Is the Ad Agency Dead?
Yes & No.
For years the epitome of the marketing field was the agency — the golden, stars in your eyes, ad agency. This hasn’t changed for a very long time. And the reason being, is the recipe that was invented for the modern agency by Matthew Brady in 1866 was something extraordinary and different. Brady offered “photographs, ambrotypes and daguerreotypes.” His ads were the first whose typeface and fonts were distinct from the text of the publication and from that of other advertisements found at that time.
Once the Global Advertising Model took over things would never be the same. Globalization of advertising originates in earlier days of the twentieth century. American advertising agencies began the process of opening overseas offices before the two World Wars and accelerated their globalization throughout the latter part of the twentieth century.
My all time favourite agency when growing up is Ogilvy & Mather (est. 1948). They set the standard in the beginning, in my opinion, for how an agency created truly revolutionary ad’s for clients.

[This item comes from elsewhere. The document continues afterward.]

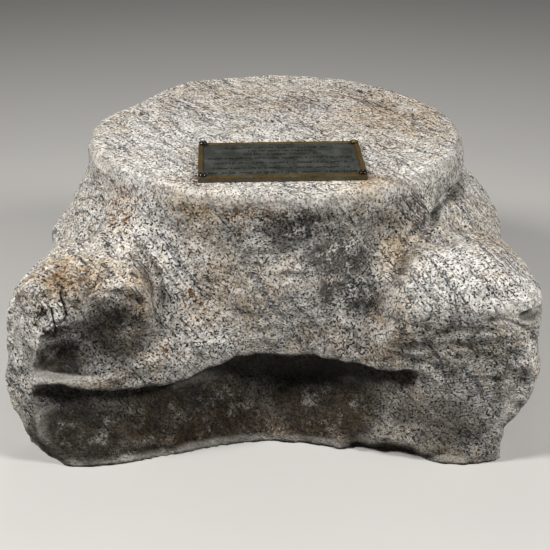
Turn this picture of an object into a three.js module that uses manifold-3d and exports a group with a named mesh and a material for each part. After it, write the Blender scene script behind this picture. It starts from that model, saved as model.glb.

Their first major contract was Guinness, and in 1950 the unveiled this amazing advert porn for the perfect guide to Oysters for Guinness.
The advertisement was successful, and several other pairing guides, including birds and cheeses, followed it.
This was the start of something amazing. As David Ogilvy would always say: “Do not … address your readers as though they were gathered together in a stadium. When people read your copy, they are alone. Pretend you are writing to each of them a letter on behalf of your client.”
Now — is the agency formula actually dead?
Yes & No in my opinion.
Yes, because the way clients & campaigns were treated have become more personal thanks to boutique agencies. Nothing is better than sitting down with your client with the well selected team of Copywriters & Designers on your side and pitch a relationship rather than a sale.
And no, because the core of an agency is, and always will be, to market things to customers who didn’t know they wanted it in the first place. This entertaining game of cat & mouse we as marketers play to understand our clients and their customers makes us outside thinkers. It makes us feel the rush of something that not many people get.